Gülseren Yoleri bu tip saldırıların toplumsal barışı ve yaşamı hedef aldığını belirtirken yükselen nefret ve ayrımcılığı da beslediğinin altını çiziyor: “Bu mesele sadece yaşamını yitiren kişi açısından değil, ailesi üzerinde yaratacağı düşünce bakımından da geniş anlamıyla ele alınması gereken bir mevzu. Çünkü burada hem ailenin yas tutma hakkına hem de manevi değerlerine bir saldırı söz konusu. Burada ölen kişinin kim olduğunu düşündüğümüzde de aynı zamanda toplumsal bir mesaj da var. Sadece aileye yönelik bir uygulama değil, aynı zamanda toplumsal kesime yönelik bir mesajın olduğunu açıkça görüyoruz. Buradan da bakınca çok tehlikeli. Zaten nefret saldırılarının arttığı bir dönemde bu tür değersizleştirmeler bu saldırıları da körüklüyor. Toplumsal barışı ve yaşamı tehdit eden bir yanı da var. Daha önce de oldu benzeri uygulamalar hatta buna saldırı demek daha doğru bir tanım. Uygulama yapılanı da yumuşatıyor çünkü bu açık bir saldırı, hem manevi değerlere hem insan haklarına ilişkin. Bu durum, yapılan bu tip saldırıların durdurulmasını ne kadar önemli olduğunu bir daha ortaya koyuyor.”

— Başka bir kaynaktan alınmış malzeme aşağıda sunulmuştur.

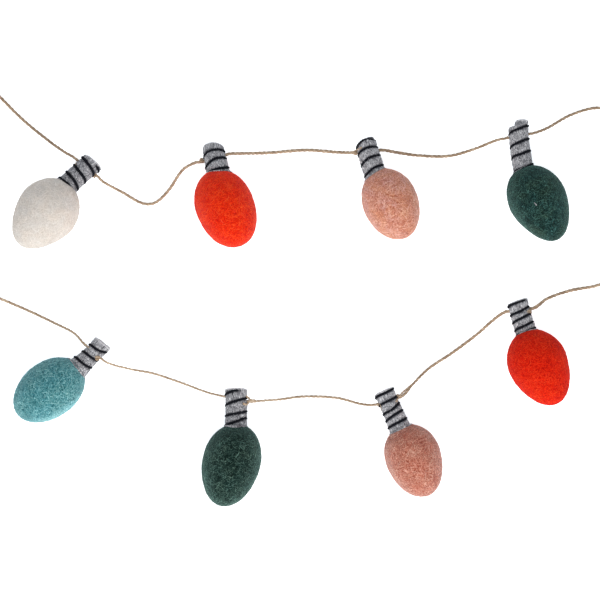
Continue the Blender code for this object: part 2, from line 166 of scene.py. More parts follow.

KAOS İKTİDARIN GÜCÜNÜ ARTIRIYOR

Artan nefret saldırılarına da değinen İHD İstanbul Şube Başkanı Yoleri, iktidar politikalarının bu olayları katmerlediğini de şu sözlerle açıklıyor: “Ayrımcılığın yükselmesi ülkedeki iktidarın politik tercihleriyle yakından alakalı. Bunların iktidarın bilinçli tercihi olduğunu birçok konuda görüyoruz. O yüzden iktidarın politikalarını sorgulamak durumundayız çünkü toplumda bunların durduk yere çıkmadığını, halkın genellikle yukarıya bakarak hareket ettiğini biliyoruz. Otoriterleşmenin artması insan hakları ve demokrasiden daha da uzaklaştırıyor. Bu cenazelere yapılanlar, ailelerin manevi değerlerine yönelik saldırılar bir bütün olarak ele alınmalı. Barış ve huzur yerine kaos tercih edildiği için bu saldırılar artıyor. Bugün yaşanan her kaosun da ülkeyi yönetenlerin gücünün devamlılığını sağladığını unutmamak lazım.”